[start of Exercise input]

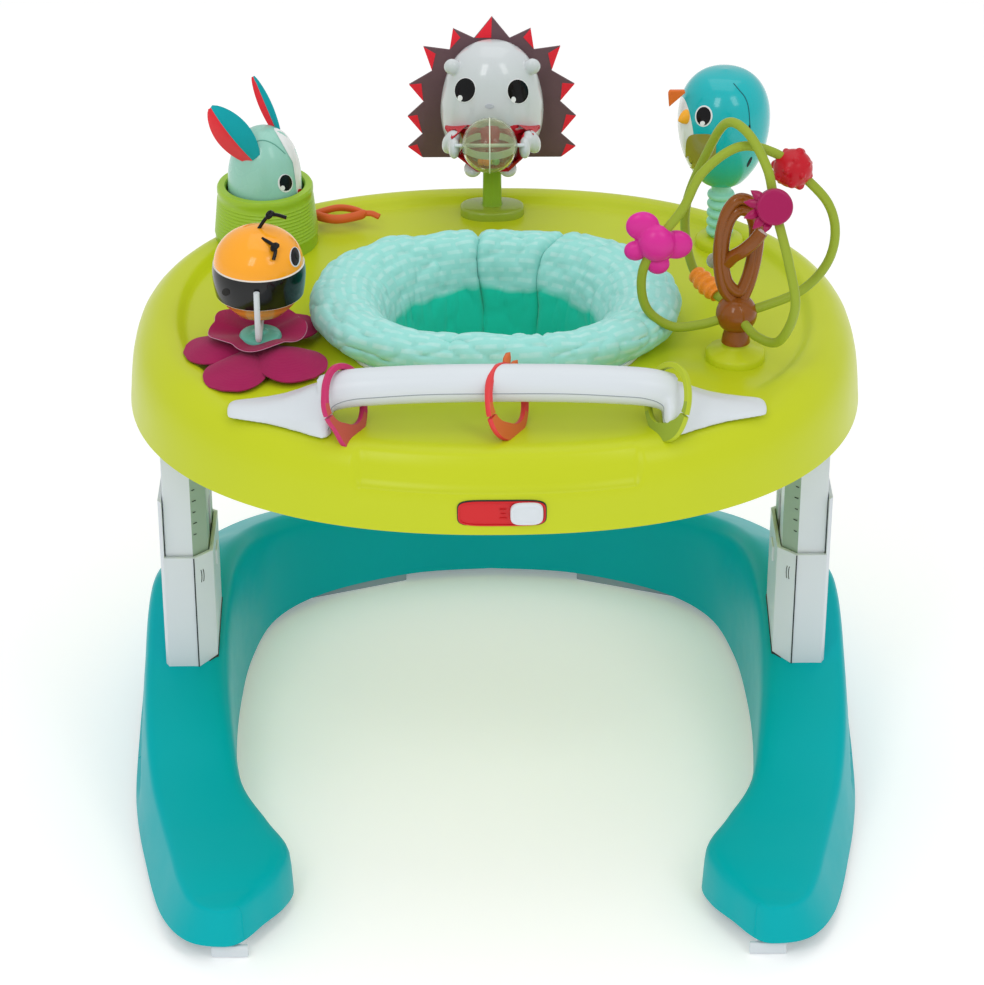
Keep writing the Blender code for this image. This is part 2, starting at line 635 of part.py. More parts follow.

[end of Exercise input]
[start of Exercise input]

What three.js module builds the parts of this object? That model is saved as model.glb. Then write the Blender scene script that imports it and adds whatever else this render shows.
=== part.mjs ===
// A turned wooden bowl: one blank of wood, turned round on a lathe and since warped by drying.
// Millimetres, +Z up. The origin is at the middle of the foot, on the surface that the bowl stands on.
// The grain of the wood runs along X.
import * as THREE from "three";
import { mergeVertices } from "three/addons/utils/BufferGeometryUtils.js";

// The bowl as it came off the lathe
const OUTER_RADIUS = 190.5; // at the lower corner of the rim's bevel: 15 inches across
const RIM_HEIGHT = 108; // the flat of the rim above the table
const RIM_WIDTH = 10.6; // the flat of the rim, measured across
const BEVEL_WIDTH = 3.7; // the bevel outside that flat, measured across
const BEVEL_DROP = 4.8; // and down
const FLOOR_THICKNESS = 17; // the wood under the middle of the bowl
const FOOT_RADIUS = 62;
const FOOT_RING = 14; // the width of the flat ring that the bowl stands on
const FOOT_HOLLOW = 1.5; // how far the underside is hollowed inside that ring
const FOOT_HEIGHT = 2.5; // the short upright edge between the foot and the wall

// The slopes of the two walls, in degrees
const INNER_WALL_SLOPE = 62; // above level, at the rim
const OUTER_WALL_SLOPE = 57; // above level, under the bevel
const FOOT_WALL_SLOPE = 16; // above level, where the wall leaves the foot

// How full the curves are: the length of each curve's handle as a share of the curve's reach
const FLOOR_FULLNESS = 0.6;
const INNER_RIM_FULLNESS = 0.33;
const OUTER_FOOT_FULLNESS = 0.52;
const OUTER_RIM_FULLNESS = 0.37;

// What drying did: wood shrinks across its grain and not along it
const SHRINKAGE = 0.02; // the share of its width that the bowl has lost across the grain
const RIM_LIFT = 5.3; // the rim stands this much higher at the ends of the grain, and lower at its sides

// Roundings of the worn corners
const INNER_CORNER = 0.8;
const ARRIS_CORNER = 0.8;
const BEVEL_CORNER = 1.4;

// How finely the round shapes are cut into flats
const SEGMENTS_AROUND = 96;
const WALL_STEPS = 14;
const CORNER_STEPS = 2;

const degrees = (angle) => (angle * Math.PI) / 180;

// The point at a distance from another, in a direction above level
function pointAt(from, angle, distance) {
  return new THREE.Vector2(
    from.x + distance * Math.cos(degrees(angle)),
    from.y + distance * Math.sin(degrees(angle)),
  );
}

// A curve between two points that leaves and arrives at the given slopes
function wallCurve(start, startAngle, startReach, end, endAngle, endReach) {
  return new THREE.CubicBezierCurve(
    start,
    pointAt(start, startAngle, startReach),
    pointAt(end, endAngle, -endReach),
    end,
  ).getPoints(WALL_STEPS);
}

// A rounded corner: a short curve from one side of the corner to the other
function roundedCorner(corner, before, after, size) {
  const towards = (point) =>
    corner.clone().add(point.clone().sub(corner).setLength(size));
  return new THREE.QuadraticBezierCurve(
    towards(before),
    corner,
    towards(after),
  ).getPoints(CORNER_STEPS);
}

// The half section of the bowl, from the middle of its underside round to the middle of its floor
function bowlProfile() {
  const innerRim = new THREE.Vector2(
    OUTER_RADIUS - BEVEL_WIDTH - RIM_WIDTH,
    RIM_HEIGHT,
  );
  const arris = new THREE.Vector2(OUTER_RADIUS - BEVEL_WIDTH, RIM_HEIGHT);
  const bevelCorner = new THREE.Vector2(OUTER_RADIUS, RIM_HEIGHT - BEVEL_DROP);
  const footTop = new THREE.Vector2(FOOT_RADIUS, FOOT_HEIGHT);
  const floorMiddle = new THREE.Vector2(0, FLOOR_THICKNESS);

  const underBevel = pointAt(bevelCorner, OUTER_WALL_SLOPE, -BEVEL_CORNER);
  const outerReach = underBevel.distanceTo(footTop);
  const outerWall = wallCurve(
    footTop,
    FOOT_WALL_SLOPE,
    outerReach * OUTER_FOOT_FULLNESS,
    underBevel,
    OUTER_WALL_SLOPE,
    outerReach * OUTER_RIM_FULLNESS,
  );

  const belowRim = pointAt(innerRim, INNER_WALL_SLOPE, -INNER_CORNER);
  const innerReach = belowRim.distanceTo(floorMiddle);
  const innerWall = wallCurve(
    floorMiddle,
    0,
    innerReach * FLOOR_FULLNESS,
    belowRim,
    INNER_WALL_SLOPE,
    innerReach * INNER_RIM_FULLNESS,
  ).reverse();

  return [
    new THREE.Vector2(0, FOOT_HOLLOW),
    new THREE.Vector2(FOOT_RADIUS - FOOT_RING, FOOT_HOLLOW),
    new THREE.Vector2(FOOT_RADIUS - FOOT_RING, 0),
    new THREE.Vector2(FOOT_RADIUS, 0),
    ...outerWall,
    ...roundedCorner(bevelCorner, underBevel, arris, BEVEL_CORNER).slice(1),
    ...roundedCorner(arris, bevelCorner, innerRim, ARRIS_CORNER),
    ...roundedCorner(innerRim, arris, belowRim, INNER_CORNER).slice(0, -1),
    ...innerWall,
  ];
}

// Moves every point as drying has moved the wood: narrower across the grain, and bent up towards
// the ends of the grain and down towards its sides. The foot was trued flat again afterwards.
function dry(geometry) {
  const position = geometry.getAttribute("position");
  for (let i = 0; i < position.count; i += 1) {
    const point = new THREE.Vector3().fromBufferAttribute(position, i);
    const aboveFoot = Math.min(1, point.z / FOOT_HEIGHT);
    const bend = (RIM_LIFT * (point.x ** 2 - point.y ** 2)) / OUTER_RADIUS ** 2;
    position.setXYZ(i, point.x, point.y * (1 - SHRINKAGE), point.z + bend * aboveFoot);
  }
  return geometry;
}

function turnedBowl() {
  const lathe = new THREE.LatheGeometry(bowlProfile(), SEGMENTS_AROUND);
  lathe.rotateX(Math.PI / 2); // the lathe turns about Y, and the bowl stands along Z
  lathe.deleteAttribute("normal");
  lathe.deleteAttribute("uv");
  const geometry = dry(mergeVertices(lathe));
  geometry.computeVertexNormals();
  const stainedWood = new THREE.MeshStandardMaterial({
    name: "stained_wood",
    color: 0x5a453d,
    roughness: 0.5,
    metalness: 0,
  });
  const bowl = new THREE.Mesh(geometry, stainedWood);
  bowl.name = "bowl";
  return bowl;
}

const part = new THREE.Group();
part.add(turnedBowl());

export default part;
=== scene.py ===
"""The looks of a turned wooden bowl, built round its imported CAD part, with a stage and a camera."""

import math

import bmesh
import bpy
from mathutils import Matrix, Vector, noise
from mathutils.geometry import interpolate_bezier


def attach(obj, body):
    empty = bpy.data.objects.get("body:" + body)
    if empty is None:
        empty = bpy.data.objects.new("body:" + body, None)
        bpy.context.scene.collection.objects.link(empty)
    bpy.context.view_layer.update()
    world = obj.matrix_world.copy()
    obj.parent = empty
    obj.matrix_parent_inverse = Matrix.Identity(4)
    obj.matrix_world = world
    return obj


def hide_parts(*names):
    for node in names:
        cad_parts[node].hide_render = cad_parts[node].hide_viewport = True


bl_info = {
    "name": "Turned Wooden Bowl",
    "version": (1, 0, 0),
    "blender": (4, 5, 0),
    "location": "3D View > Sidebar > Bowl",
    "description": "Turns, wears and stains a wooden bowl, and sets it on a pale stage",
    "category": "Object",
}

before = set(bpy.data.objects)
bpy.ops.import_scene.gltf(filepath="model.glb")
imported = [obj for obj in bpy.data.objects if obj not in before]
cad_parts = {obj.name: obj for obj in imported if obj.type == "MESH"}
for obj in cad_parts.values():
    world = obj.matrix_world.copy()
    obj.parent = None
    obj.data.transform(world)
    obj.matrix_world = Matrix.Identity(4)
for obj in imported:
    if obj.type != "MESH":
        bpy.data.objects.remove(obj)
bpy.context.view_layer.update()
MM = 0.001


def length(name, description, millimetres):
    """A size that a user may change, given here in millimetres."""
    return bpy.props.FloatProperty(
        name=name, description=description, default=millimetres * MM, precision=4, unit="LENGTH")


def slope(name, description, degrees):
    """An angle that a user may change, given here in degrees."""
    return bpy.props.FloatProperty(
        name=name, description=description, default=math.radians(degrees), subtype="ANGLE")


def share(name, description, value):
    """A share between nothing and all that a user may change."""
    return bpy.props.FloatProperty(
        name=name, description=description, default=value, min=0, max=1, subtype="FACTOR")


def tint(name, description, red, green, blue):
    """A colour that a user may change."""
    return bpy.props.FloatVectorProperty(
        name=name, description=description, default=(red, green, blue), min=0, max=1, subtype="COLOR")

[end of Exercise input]

Goal of the exercise:
Print, from the entries above, the line with "const lathe = new", the line with "for node in" and all lines between them, exactly and with nothing else.

Written answer:
  const lathe = new THREE.LatheGeometry(bowlProfile(), SEGMENTS_AROUND);
  lathe.rotateX(Math.PI / 2); // the lathe turns about Y, and the bowl stands along Z
  lathe.deleteAttribute("normal");
  lathe.deleteAttribute("uv");
  const geometry = dry(mergeVertices(lathe));
  geometry.computeVertexNormals();
  const stainedWood = new THREE.MeshStandardMaterial({
    name: "stained_wood",
    color: 0x5a453d,
    roughness: 0.5,
    metalness: 0,
  });
  const bowl = new THREE.Mesh(geometry, stainedWood);
  bowl.name = "bowl";
  return bowl;
}

const part = new THREE.Group();
part.add(turnedBowl());

export default part;
=== scene.py ===
"""The looks of a turned wooden bowl, built round its imported CAD part, with a stage and a camera."""

import math

import bmesh
import bpy
from mathutils import Matrix, Vector, noise
from mathutils.geometry import interpolate_bezier


def attach(obj, body):
    empty = bpy.data.objects.get("body:" + body)
    if empty is None:
        empty = bpy.data.objects.new("body:" + body, None)
        bpy.context.scene.collection.objects.link(empty)
    bpy.context.view_layer.update()
    world = obj.matrix_world.copy()
    obj.parent = empty
    obj.matrix_parent_inverse = Matrix.Identity(4)
    obj.matrix_world = world
    return obj


def hide_parts(*names):
    for node in names:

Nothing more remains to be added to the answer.